## [Your instructions]
Find each line with the string "json" and copy it.

## [Source data]
:::::

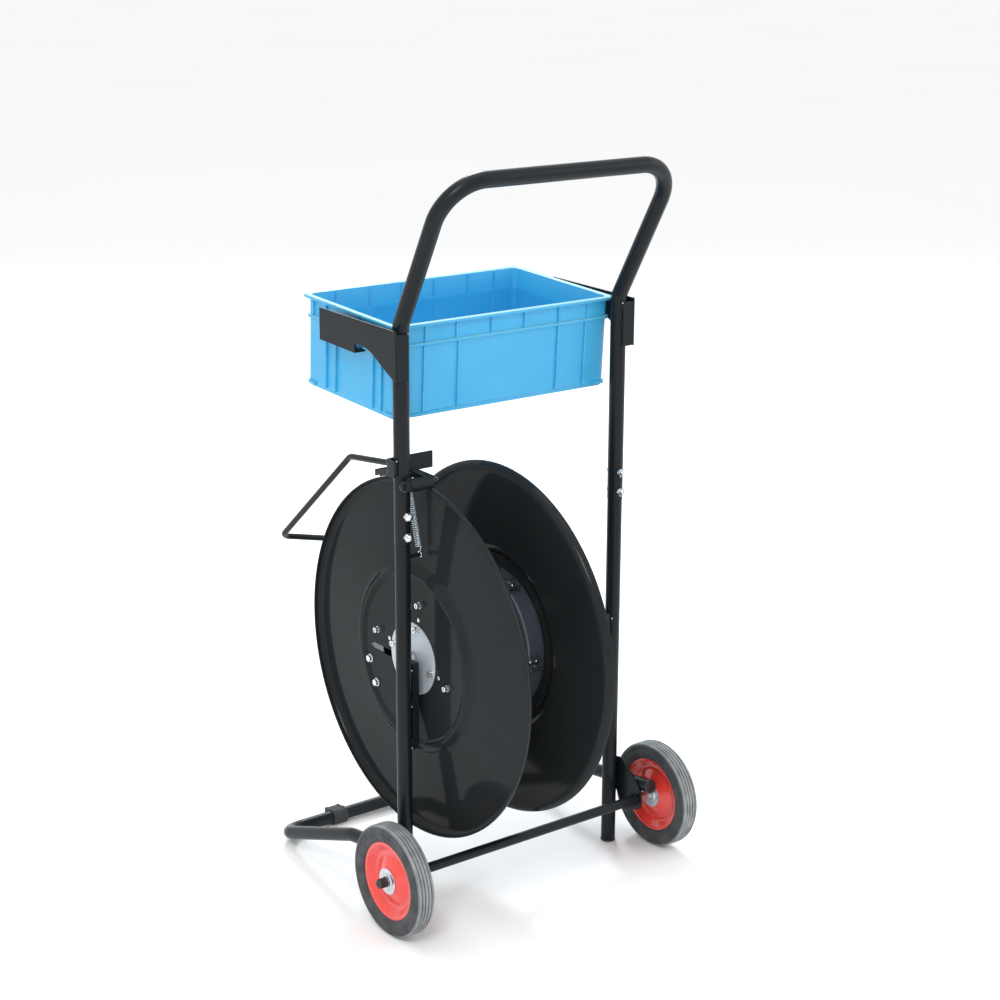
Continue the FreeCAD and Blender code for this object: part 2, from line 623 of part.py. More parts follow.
def strap_anchor():
    """Small plate inside the left disc, outside the core, and the two bolts with washers that hold it."""
    axis = ("post_y + reel_y", "reel_up")
    inner = "left_face + sheet"
    mean = math.radians(sum(ANCHOR_ANGLES) / 2)
    plate = box("anchor_plate", 3, 16, 56, (0, 0, 0))
    plate.Placement = FreeCAD.Placement(VECTOR(), FreeCAD.Rotation(VECTOR(1, 0, 0), math.degrees(mean)))
    reach = "anchor_ring - 5"
    half_long = 28
    formulas = (inner,
                f"{axis[0]} + ({reach}) * {math.cos(mean):.6f} + {half_long} * {math.sin(mean):.6f}",
                f"{axis[1]} + ({reach}) * {math.sin(mean):.6f} - {half_long} * {math.cos(mean):.6f}")
    for letter, formula in zip("xyz", formulas):
        plate.setExpression(f"Placement.Base.{letter}", cells(formula))
    bores, bolts = [], []
    for number, angle in enumerate(ANCHOR_ANGLES):
        centre = around(axis, "anchor_ring", angle)
        bores.append(rod(f"anchor_bore_{number}", 3.1, 20, (f"{inner} - 5",) + centre))
        washer = rod(f"anchor_washer_{number}", 6.8, 1.6, ("left_face - 1.6",) + centre)
        head = hexagon(f"anchor_head_{number}", 10, 4.5, ("left_face - 6.1",) + centre)
        shank = rod(f"anchor_shank_{number}", 3, 14, ("left_face - 5",) + centre)
        bolts.append(fuse(f"anchor_bolt_{number}", [washer, head, shank]))
    node("strap_anchor", cut("anchor_cut", plate, group("anchor_bores", bores)))
    node("anchor_bolts", group("anchor_bolt_group", bolts))


def brake_frame():
    """Pivot sleeve, stop strip and spring stud, all on the left post."""
    pivot = ("post_y + pivot_y", "pivot_up")
    node("pivot_sleeve", ring("sleeve_ring", "pivot_rad", "rod_rad + rod_gap", 41, ("-213",) + pivot))
    body = new_body("stop_strip", (0, "post_y", "strip_low"))
    corners = ((-144, 15.7), (-225, 15.7), (-228, 14.4), (-229, 11.5), (-229, -8), (-226, -8), (-226, 12.6),
               (-144, 12.6))
    sketch = outline(new_sketch(body, "XY_Plane", "strip_outline"), corners)
    pad(body, sketch, "strip_high - strip_low", "strip_pad")
    body = new_body("spring_stud", ("-(post_x - lower_rad)", "post_y", "stud_up"))
    sketch = new_sketch(body, "YZ_Plane", "stud_circle")
    circle(sketch, 0, 0, 3)
    pad(body, sketch, "post_x - lower_rad + spring_x + 3.5", "stud_pad")


def brake_lever():
    """Bent rod: pivot, run over the disc, down to the front and across as the strap's guide bar."""
    inset = value("rod_x")
    corners = [from_posts(-227, "pivot_y", "pivot_up"), from_posts(inset, "pivot_y", "pivot_up"),
               from_posts(inset, 78, value("pivot_up") + 3), from_posts(inset, 215, 688),
               from_posts(inset - 3, 424, 505), from_posts(-25, 420, 474)]
    path = rounded_path(corners, (9, 200, 22, 16))
    free_shape("lever_rod", bent_bar(path, value("rod_rad")))

    pivot = ("post_y + pivot_y", "pivot_up")
    nut = hexagon("pivot_nut_flats", 16, 7.4, ("-222.5",) + pivot)
    washer = rod("pivot_washer", 9, 1.6, ("-215.1",) + pivot)
    blank = fuse("pivot_nut_blank", [nut, washer])
    bore = rod("pivot_nut_bore", "rod_rad + 0.05", 12, ("-224",) + pivot)
    node("pivot_nut", cut("pivot_nut_cut", blank, bore))

    reel_axis = ("post_y + reel_y", "reel_up")
    width = "shoe_right - shoe_left"
    lining_out = "disc_rad + shoe_gap + lining"
    body = new_body("brake_shoe", ("shoe_left", "post_y", 0))
    corners = (("shoe_near", "pivot_up - 12"), ("shoe_near", "pivot_up - 3.9"), (78, "pivot_up - 2.7"),
               ("shoe_far", "pivot_up - 6.8"), ("shoe_far", "pivot_up - 26"))
    sketch = outline(new_sketch(body, "YZ_Plane", "shoe_outline"), corners)
    pad(body, sketch, width, "shoe_pad")
    doc.recompute()
    hollow = new_sketch(body, "YZ_Plane", "shoe_hollow")
    circle(hollow, "reel_y", "reel_up", lining_out)
    pocket_through(body, hollow, "shoe_hollow_cut")
    body.Tip = body.Group[-1]

    doc.recompute()
    eye = new_sketch(body, "XY_Plane", "spring_hole")
    circle(eye, "spring_x - shoe_left", "hook_y", 2.2)
    pocket_through(body, eye, "spring_hole_cut")
    body.Tip = body.Group[-1]

    lined = "shoe_right - lining_left"
    tyre = ring("lining_ring", lining_out, "disc_rad + shoe_gap", lined, ("lining_left",) + reel_axis)
    window = box("lining_window", lined, "shoe_far - shoe_near", 60,
                 ("lining_left", "post_y + shoe_near", "pivot_up - 40"))
    lining = doc.addObject("Part::Common", "lining_arc")
    lining.Base, lining.Tool = tyre, window
    node("brake_lining", lining)


def brake_spring():
    """Closed coil extension spring: a loop round the stud, the coil, and a hook through the shoe."""
    wire_rad, coil_rad, turns = 0.75, 3.8, 30
    stud = from_posts("spring_x", 0, "stud_up")
    eye = from_posts("spring_x", "hook_y", "pivot_up - 3")
    axis = (eye - stud).normalize()
    bottom, top = stud + axis * 11, eye - axis * 24
    helix = Part.makeHelix((top - bottom).Length / turns, (top - bottom).Length, coil_rad)
    helix.Placement = FreeCAD.Placement(bottom, FreeCAD.Rotation(VECTOR(0, 0, 1), axis))
    edge = helix.Edges[0]
    start = edge.valueAt(edge.FirstParameter)
    section = Part.Wire([Part.Circle(start, edge.tangentAt(edge.FirstParameter), wire_rad).toShape()])
    coil = Part.Wire(helix.Edges).makePipeShell([section], True, True)
    loop = Part.makeTorus(coil_rad, wire_rad, stud, VECTOR(1, 0, 0))
    shank = Part.makeCylinder(wire_rad, 9, stud + axis * coil_rad, axis)
    rise = VECTOR(0, 0, 1)
    outside = VECTOR(-7.5, 0, 0)
    over = eye + rise * 4.5
    corners = [top - axis * 2, eye - rise * 3, over, over + outside, eye + outside - rise * 4]
    hook = bent_bar(rounded_path(corners, (4, 3.4, 3.4)), wire_rad)
    free_shape("brake_spring", Part.makeCompound([coil, loop, shank, hook]))


def crate():
    """Stacking crate: walls, floor, rolled rim, band and the ledges that hang on the brackets."""
    slope = math.degrees(math.atan(value("tray_slope")))
    body = new_body("tool_crate", ("crate_x", "post_y + rim_y", "rim_up"))
    body.Placement = FreeCAD.Placement(body.Placement.Base, FreeCAD.Rotation(VECTOR(1, 0, 0), slope))

    def slab(name, inset, top, length):
        sketch = new_sketch(body, "XY_Plane", name + "_outline", top)
        side, near, far = f"rim_x - ({inset})", f"{inset}", f"rim_deep - ({inset})"
        outline(sketch, ((f"-({side})", near), (side, near), (side, far), (f"-({side})", far)))
        return sketch, length
    for name, inset, top, length in (("walls", "rim_over", 0, "crate_high"), ("rim", 0, 0, 5),
                                     ("band", "rim_over - 3", -31, 5), ("lip", "rim_over - 2", -129, 5)):
        sketch, length = slab(name, inset, top, length)
        pad(body, sketch, length, name + "_pad", backwards=True)
    for name, sign in (("left_ledge", -1), ("right_ledge", 1)):
        sketch = new_sketch(body, "YZ_Plane", name + "_outline", f"{sign} * (rim_x - rim_over - 1)")
        low = "-shelf_drop + ledge_gap"
        outline(sketch, (("shelf_near + 6", low), ("shelf_far - 6", low), ("shelf_far - 6", f"{low} + 4"),
                         ("shelf_near + 6", f"{low} + 4")))
        pad(body, sketch, "ledge_long", name, backwards=sign < 0)
    doc.recompute()
    sketch, length = slab("cavity", "rim_over + crate_wall", 0, "crate_high - 3")
    cavity = body.newObject("PartDesign::Pocket", "cavity_cut")
    cavity.Profile = sketch
    cavity.setExpression("Length", cells(length))
    body.Tip = cavity


def brackets():
    """Sheet brackets with a shelf under the crate's ledge and a tab welded to the back of the tube."""
    def up(deep, drop):
        return (f"rim_y + {deep}", f"rim_up + ({deep}) * tray_slope - ({drop})")
    corners = (up(-29, -2.6), up("shelf_far", 3.6), up("shelf_far", "shelf_drop + 3"),
               up("shelf_near", "shelf_drop + 3"), up("shelf_near", 38), up(60, 37.5), up(44, 40),
               up(34, 44.6), up(27, 48.8), up(5.5, 57.7), up(-13.7, 66.8), up(-29, 74))
    shelf = (up("shelf_near", "shelf_drop"), up("shelf_far", "shelf_drop"), up("shelf_far", "shelf_drop + 3"),
             up("shelf_near", "shelf_drop + 3"))
    tab = (up(-29, 3), up(-26, 3), up(-26, 72), up(-29, 74))
    for side, sign in SIDES:
        body = new_body(f"{side}_tray_bracket", (f"{sign} * bracket_x", "post_y", 0))
        plate = outline(new_sketch(body, "YZ_Plane", side + "_bracket_plate"), corners)
        pad(body, plate, "bracket_thick", side + "_bracket_plate_pad", backwards=sign < 0)
        ledge = outline(new_sketch(body, "YZ_Plane", side + "_bracket_shelf"), shelf)
        pad(body, ledge, "bracket_x - shelf_in", side + "_bracket_shelf_pad", backwards=sign > 0)
        flap = outline(new_sketch(body, "YZ_Plane", side + "_bracket_tab"), tab)
        pad(body, flap, 20.5, side + "_bracket_tab_pad", backwards=sign > 0)


def finish():
    """Checks every object, then writes one STEP file for each node."""
    doc.recompute()
    faults = [item.Name for item in doc.Objects if {"Invalid", "Error"} & set(item.State)]
    faults += [label for label, piece in nodes.items() if piece.Shape.isNull() or not piece.Shape.isValid()]
    if faults:
        raise RuntimeError("failed objects: " + ", ".join(faults))
    os.makedirs("parts", exist_ok=True)
    whole = FreeCAD.BoundBox()
    for label, piece in nodes.items():
        piece.Shape.exportStep(f"parts/{label}.step")
        whole.add(piece.Shape.BoundBox)
        print(f"{label:22s} solids {len(piece.Shape.Solids)}  volume {piece.Shape.Volume:10.0f}")
    print(len(nodes), "nodes;", "middle of the cart in y:", round((whole.YMin + whole.YMax) / 2, 3), whole)


lower_posts()
handle()
joint_bolts()
foot_caps()
base()
front_pads()
axle_plates()
axle()
wheels()
saddles()
shaft()
reel()
strap_clips()
strap_anchor()
brake_frame()
brake_lever()
brake_spring()
crate()
brackets()
finish()
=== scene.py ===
"""Looks for the strapping dispenser cart: materials, detailed pieces around the CAD frame, studio and camera.

Metres, in the frame's own axes: +X right along the reel's axis, +Y away from the operator, +Z up.
"""
import bmesh
import bpy
import json
import math
from mathutils import Matrix, Vector, noise as noise_at


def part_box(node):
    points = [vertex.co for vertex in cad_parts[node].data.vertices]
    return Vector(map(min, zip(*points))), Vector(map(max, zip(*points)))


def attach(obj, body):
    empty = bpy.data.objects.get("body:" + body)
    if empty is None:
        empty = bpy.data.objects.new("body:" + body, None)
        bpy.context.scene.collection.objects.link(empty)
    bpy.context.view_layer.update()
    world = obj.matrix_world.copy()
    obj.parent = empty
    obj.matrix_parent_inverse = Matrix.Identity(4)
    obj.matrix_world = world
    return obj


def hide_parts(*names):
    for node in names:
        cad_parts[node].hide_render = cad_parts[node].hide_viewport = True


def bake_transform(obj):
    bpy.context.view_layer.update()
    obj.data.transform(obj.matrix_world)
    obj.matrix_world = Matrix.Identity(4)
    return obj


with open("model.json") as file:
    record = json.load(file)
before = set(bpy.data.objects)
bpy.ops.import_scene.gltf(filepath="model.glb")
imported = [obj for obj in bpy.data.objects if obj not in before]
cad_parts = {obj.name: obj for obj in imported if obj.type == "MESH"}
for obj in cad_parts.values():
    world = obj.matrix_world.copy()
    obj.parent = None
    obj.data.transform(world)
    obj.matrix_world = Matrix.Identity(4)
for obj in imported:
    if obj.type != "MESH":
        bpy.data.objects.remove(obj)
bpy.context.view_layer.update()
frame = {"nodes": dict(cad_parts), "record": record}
nodes = frame["nodes"]
MM = 0.001


# ---------------------------------------------------------------- places taken from the frame
def low(node):
    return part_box(node)[0]


def high(node):
    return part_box(node)[1]


def middle(node):
    return (low(node) + high(node)) / 2


REEL = middle("reel_shaft")
POST_Y = middle("left_lower_post").y
POST_X = middle("right_lower_post").x


# ---------------------------------------------------------------- materials
def material(name, colour, roughness, metallic=0.0, **sockets):
    """A Principled material; constants sit on the shader's own sockets."""
    made = bpy.data.materials.new(name)
    made.use_nodes = True
    shader = shader_of(made)
    shader.inputs["Base Color"].default_value = (*colour, 1)
    shader.inputs["Roughness"].default_value = roughness
    shader.inputs["Metallic"].default_value = metallic
    for key, size in sockets.items():
        shader.inputs[key.replace("_", " ")].default_value = size
    return made


def add(made, kind, **settings):
    step = made.node_tree.nodes.new("ShaderNode" + kind)
    for key, setting in settings.items():
        if hasattr(step, key):
            setattr(step, key, setting)
        else:
            step.inputs[key.replace("_", " ")].default_value = setting
    return step


def link(made, source, target):
    made.node_tree.links.new(source, target)


def shader_of(made):
    return made.node_tree.nodes["Principled BSDF"]


def feed(made, socket, source):
    """Leads a texture's result into one of the shader's sockets."""
    link(made, source, shader_of(made).inputs[socket])


def place_of(made, stretch=(1, 1, 1)):
    """Object coordinates, in metres, stretched along an axis where a grain runs."""
    coordinates = add(made, "TexCoord")
    mapping = add(made, "Mapping")
    mapping.inputs["Scale"].default_value = stretch
    link(made, coordinates.outputs["Object"], mapping.inputs["Vector"])
    return mapping.outputs["Vector"]


def noise(made, scale, detail=3.0, stretch=(1, 1, 1)):
    texture = add(made, "TexNoise", Scale=scale, Detail=detail)
    link(made, place_of(made, stretch), texture.inputs["Vector"])
    return texture.outputs["Fac"]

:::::

## [Exercise response]
import json
with open("model.json") as file:
    record = json.load(file)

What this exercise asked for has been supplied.